Montes had a younger brother named Tito, who was an FBI agent. He had no idea. Her sister was also an FBI agent, who in fact played a key role in exposing a ring of Cuban spies in Miami. She had no idea. Montes’s boyfriend worked for the Pentagon as well. His specialty, believe it or not, was Latin American intelligence. His job was to go up against spies like his girlfriend. He had no idea. When Montes was finally arrested, the chief of her section called her coworkers together and told them the news. People started crying in disbelief. The DIA had psychologists lined up to provide on-site counseling services. Her supervisor was devastated. None of them had any idea. . . . The issue with spies is not that there is something brilliant about them. It is that there is something wrong with us. . . .

We have a default to truth: our operating assumption is that the people we are dealing with are honest. . . . We fall out of truth-default mode only when the case against our initial assumption becomes definitive. We do not behave, in other words, like sober-minded scientists, slowly gathering evidence of the truth or falsity of something before reaching a conclusion. We do the opposite. We start by believing. And we stop believing only when our doubts and misgivings rise to the point where we can no longer explain them away. . . . You believe someone not because you have no doubts about them. Belief is not the absence of doubt. You believe someone because you don’t have enough doubts about them. . . .
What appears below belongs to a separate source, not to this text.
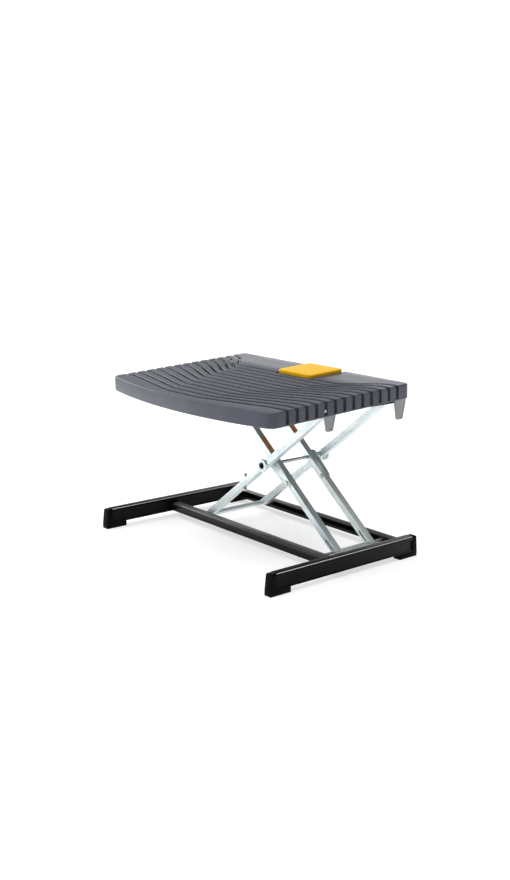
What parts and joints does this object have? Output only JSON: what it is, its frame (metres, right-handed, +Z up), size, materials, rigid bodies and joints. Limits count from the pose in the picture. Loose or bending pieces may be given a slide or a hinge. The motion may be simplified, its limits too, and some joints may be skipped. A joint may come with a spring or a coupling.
{
  "type": "footrest",
  "caption": "Foot-operated scissor-lift footrest: ribbed tilting plate with a yellow release pedal on crossed steel arms over two cross-railed feet.",
  "frame": {"origin": "middle of the bounding box, on the floor", "axes": "+X along the cross rails to the right, +Y from the plate's low front edge to the pedal, +Z up"},
  "size_m": [0.5168, 0.3848, 0.3369],
  "materials": {
    "black_coat": "satin black powder coat, light orange peel",
    "black_plastic": "moulded black plastic, fine grain",
    "rubber": "matt black rubber",
    "tab_plastic": "moulded grey plastic",
    "plate_plastic": "moulded slate grey plastic, fine grain, soft sheen",
    "pedal_plastic": "moulded yellow plastic, satin",
    "slide_plastic": "natural acetal plastic",
    "cylinder_coat": "semi-gloss black paint",
    "bright_steel": "ground bright steel",
    "bolt_steel": "zinc plated fastener",
    "zinc_steel": "zinc plated steel with faint blue passivation"
  },
  "bodies": {
    "base": {"foot_beam_left": "black_coat", "foot_beam_right": "black_coat", "foot_cap_front_left": "black_plastic", "foot_cap_front_right": "black_plastic", "foot_cap_rear_left": "black_plastic", "foot_cap_rear_right": "black_plastic", "foot_soles": "rubber", "lower_pivot_rod": "bright_steel", "lower_rail_front": "black_coat", "lower_rail_rear": "black_coat", "rod_anchors": "black_coat"},
    "inner_frame": {"axle_spacers": "zinc_steel", "inner_arm_front": "zinc_steel", "inner_arm_rear": "zinc_steel", "inner_lower_tube": "zinc_steel", "pivot_plates": "zinc_steel", "plate_bolts": "bolt_steel", "scissor_axle": "bright_steel"},
    "outer_frame": {"hub_caps": "black_plastic", "hub_front": "zinc_steel", "hub_rear": "zinc_steel", "outer_arm_front": "zinc_steel", "outer_arm_rear": "zinc_steel", "outer_cross_tube": "zinc_steel", "slide_pins": "bright_steel", "stop_nut": "bolt_steel", "stop_screw": "bolt_steel"},
    "lower_slides": {"lower_slide_blocks": "slide_plastic"},
    "upper_slides": {"carriage_axle": "bright_steel", "gas_piston": "bright_steel", "gas_rod": "bright_steel", "rod_eye": "zinc_steel", "upper_slide_blocks": "slide_plastic"},
    "top_frame": {"bridge_bar": "black_coat", "clevis_pin": "bright_steel", "crossbar": "black_coat", "end_tab_front_left": "tab_plastic", "end_tab_front_right": "tab_plastic", "end_tab_rear_left": "tab_plastic", "end_tab_rear_right": "tab_plastic", "gas_cylinder": "cylinder_coat", "gas_gland": "cylinder_coat", "lever_clamp": "zinc_steel", "lever_pin": "bright_steel", "spring_clevis": "zinc_steel", "tilt_bracket_left": "black_coat", "tilt_bracket_right": "black_coat", "tilt_pins": "bright_steel", "upper_anchors": "zinc_steel", "upper_pins": "bright_steel", "upper_rail_front": "black_coat", "upper_rail_rear": "black_coat", "valve_block": "cylinder_coat"},
    "plate": {"footplate": "plate_plastic", "pedal_pin": "bright_steel", "pedal_spring": "zinc_steel"},
    "pedal": {"pedal": "pedal_plastic"},
    "release_lever": {"release_lever": "zinc_steel"},
    "valve_button": {"valve_button": "bright_steel"}
  },
  "joints": [
    {"name": "height", "type": "hinge", "parent": "base", "child": "inner_frame", "pos_m": [0.19585, 0.08495, 0.0215], "axis": [0, 1, 0], "range_deg": [-19.8, 13.2]},
    {"name": "scissor_fold", "type": "hinge", "parent": "inner_frame", "child": "outer_frame", "pos_m": [0.02494, 0.08495, 0.15843], "axis": [0, 1, 0], "range_deg": [-26.4, 39.6]},
    {"name": "lower_slide_turn", "type": "hinge", "parent": "outer_frame", "child": "lower_slides", "pos_m": [-0.14598, 0.08495, 0.0215], "axis": [0, 1, 0], "range_deg": [-19.8, 13.2]},
    {"name": "top_level", "type": "hinge", "parent": "outer_frame", "child": "top_frame", "pos_m": [0.19585, 0.08495, 0.29536], "axis": [0, 1, 0], "range_deg": [-19.8, 13.2]},
    {"name": "upper_slide_turn", "type": "hinge", "parent": "inner_frame", "child": "upper_slides", "pos_m": [-0.14598, 0.08495, 0.29536], "axis": [0, 1, 0], "range_deg": [-13.2, 19.8]},
    {"name": "plate_tilt", "type": "hinge", "parent": "top_frame", "child": "plate", "pos_m": [0, -0.03836, 0.30313], "axis": [1, 0, 0], "range_deg": [0, 10]},
    {"name": "pedal_press", "type": "hinge", "parent": "plate", "child": "pedal", "pos_m": [0.016, 0.16722, 0.32781], "axis": [1, 0, 0], "range_deg": [0, 3.8], "stiffness_Nm_per_rad": 12, "springref_deg": -2.86, "deforming": ["pedal_spring"]},
    {"name": "lever_rock", "type": "hinge", "parent": "top_frame", "child": "release_lever", "pos_m": [0.13837, 0.08495, 0.27806], "axis": [0, 1, 0], "range_deg": [-2.57, 0]},
    {"name": "valve_push", "type": "slide", "parent": "top_frame", "child": "valve_button", "axis": [0, 0, 1], "range_m": [0, 0.00115]}
  ],
  "couplings": [
    {"joint": "scissor_fold", "follows": "height", "ratio": -2},
    {"joint": "lower_slide_turn", "follows": "height", "ratio": 1},
    {"joint": "top_level", "follows": "height", "ratio": 1},
    {"joint": "upper_slide_turn", "follows": "height", "ratio": -1},
    {"joint": "lever_rock", "follows": "pedal_press", "ratio": -0.67368},
    {"joint": "valve_push", "follows": "pedal_press", "m_per_rad": 0.016842}
  ]
}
Ana Belen Montes grew up in the affluent suburbs of Baltimore. Her father was a psychiatrist. She attended the University of Virginia, then received a master’s degree in foreign affairs from Johns Hopkins University. She was a passionate supporter of the Marxist Sandinista government in Nicaragua, which the U.S. government was then working to overthrow, and her activism attracted the attention of a recruiter for Cuban intelligence. . . . Her new compatriots encouraged her to apply for work in the U.S. intelligence community. That same year, she joined the DIA—and from there her ascent was swift. . . .
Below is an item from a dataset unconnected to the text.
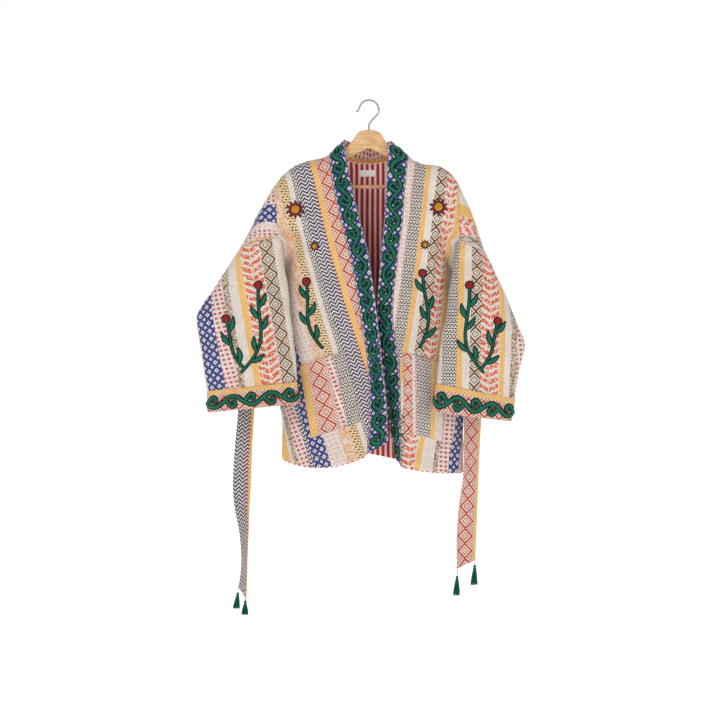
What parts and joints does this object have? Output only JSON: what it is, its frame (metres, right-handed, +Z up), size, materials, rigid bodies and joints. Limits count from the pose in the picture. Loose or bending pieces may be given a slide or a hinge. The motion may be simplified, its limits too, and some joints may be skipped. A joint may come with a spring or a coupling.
{
  "type": "kimono cardigan on a wooden hanger",
  "caption": "Hip-length open-front kimono jacket with wide sleeves, neck band, patch pockets and a long tie belt, hanging on a wooden clothes hanger.",
  "frame": {"origin": "underside of the hook's arch, where it bears on a rail, in the hanger's middle plane", "axes": "+Z up, -Y towards the jacket's front, +X to the right as seen from the front"},
  "size_m": [0.7807, 0.1698, 1.2512],
  "materials": {
    "striped_cloth": "woven stripes of small patterns on off-white",
    "cuff_cloth": "woven orange lattice",
    "band_cloth": "woven blue and white diamonds",
    "lining": "red and cream striped lining",
    "label": "plain woven tape",
    "belt_cloth": "woven orange and navy patterns",
    "tassel": "dark green silky thread",
    "green_embroidery": "padded dark green chenille stitching with a black edge",
    "gold_embroidery": "padded gold and dark red stitching",
    "wood": "clear satin varnish on pale pine",
    "wire": "nickel-plated wire"
  },
  "bodies": {
    "root": {"front_left": "striped_cloth", "front_right": "striped_cloth", "back": "striped_cloth", "sleeve_head_left": "striped_cloth", "sleeve_head_right": "striped_cloth", "sleeve_left": "striped_cloth", "sleeve_right": "striped_cloth", "pocket_left": "striped_cloth", "pocket_right": "striped_cloth", "belt_loop_left": "striped_cloth", "belt_loop_right": "striped_cloth", "cuff_left": "cuff_cloth", "cuff_right": "cuff_cloth", "neck_band": "band_cloth", "back_lining": "lining", "label": "label", "belt": "belt_cloth", "tassel_left_a": "tassel", "tassel_left_b": "tassel", "tassel_right_a": "tassel", "tassel_right_b": "tassel", "hanger_wood": "wood", "hanger_bar": "wood", "hanger_hook": "wire", "scroll_band_left": "green_embroidery", "scroll_band_right": "green_embroidery", "scroll_cuff_left": "green_embroidery", "scroll_cuff_right": "green_embroidery", "sprig_sleeve_left": "green_embroidery", "sprig_front_left": "green_embroidery", "sprig_front_right": "green_embroidery", "sprig_sleeve_right": "green_embroidery", "rosette_left_large": "gold_embroidery", "rosette_left_small": "gold_embroidery", "rosette_right_large": "gold_embroidery", "rosette_right_small": "gold_embroidery"}
  },
  "joints": []
}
She ranks as one of the most damaging spies in U.S. history. She had secretly visited Cuba on several occasions. After her arrest, it was discovered that Fidel Castro had personally given her a medal. Through all of that, there hadn’t been even a whiff of suspicion. . . . Ana Montes wasn’t a master spy. She didn’t need to be. In a world in which our lie detector is set to the off position, a spy is always going to have an easy time of it.”—Malcolm Gladwell, Talking to Strangers: What We Should Know about the People We Don’t Know (2019)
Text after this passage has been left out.